Understanding CPU and CPU Usage

Understanding CPU and CPU Usage

Introduction

This document describes the definition of CPU and CPU usage, how the CPU processes packets, and the impact of high CPU usage.

Definition

CPU - The Core of a Switch

A switch uses the distributed architecture, including forwarding and control planes. The forwarding plane implements Layer 2 and Layer 3 forwarding; the control plane implements forwarding control.

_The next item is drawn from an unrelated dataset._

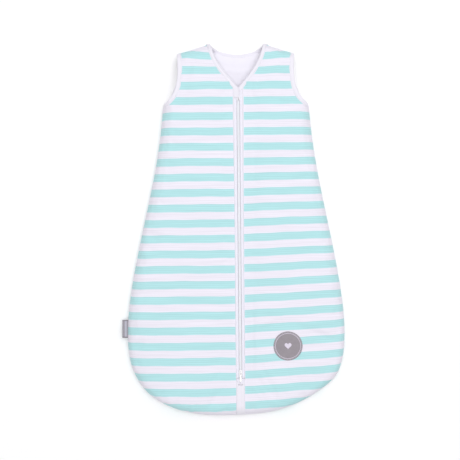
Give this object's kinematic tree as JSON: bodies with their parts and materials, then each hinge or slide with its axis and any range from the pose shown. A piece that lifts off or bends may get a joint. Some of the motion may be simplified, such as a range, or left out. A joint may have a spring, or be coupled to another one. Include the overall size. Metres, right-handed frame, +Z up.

As shown in Figure 1-1, the control plane uses the universal embedded CPU and the forwarding plane uses forwarding chip:

  • The forwarding chip implements Layer 2 and Layer 3 forwarding, for example, updating the MAC address table for Layer 2 forwarding and Layer 3 forwarding table for IP forwarding. The forwarding chip implements data forwarding with a high throughput.
  • The CPU maintains software entries, such as routing and ARP entries, and configures the hardware Layer 3 forwarding table in chip based on the software forwarding entries. The CPU can also provide software-based Layer 3 forwarding. However, a disadvantage of CPU is that it has a low processing capability.
Figure 1-1 Distributed architecture

Packets on a network can be classified into control packets and data packets depending on their functions. If a switch does not have any hardware forwarding entry, the first packet reaching the switch is forwarded by the CPU and a Layer 3 forwarding hardware entry is created. The follow-up packets enter the forwarding chip through the inbound interface. Figure 1-2 shows this process.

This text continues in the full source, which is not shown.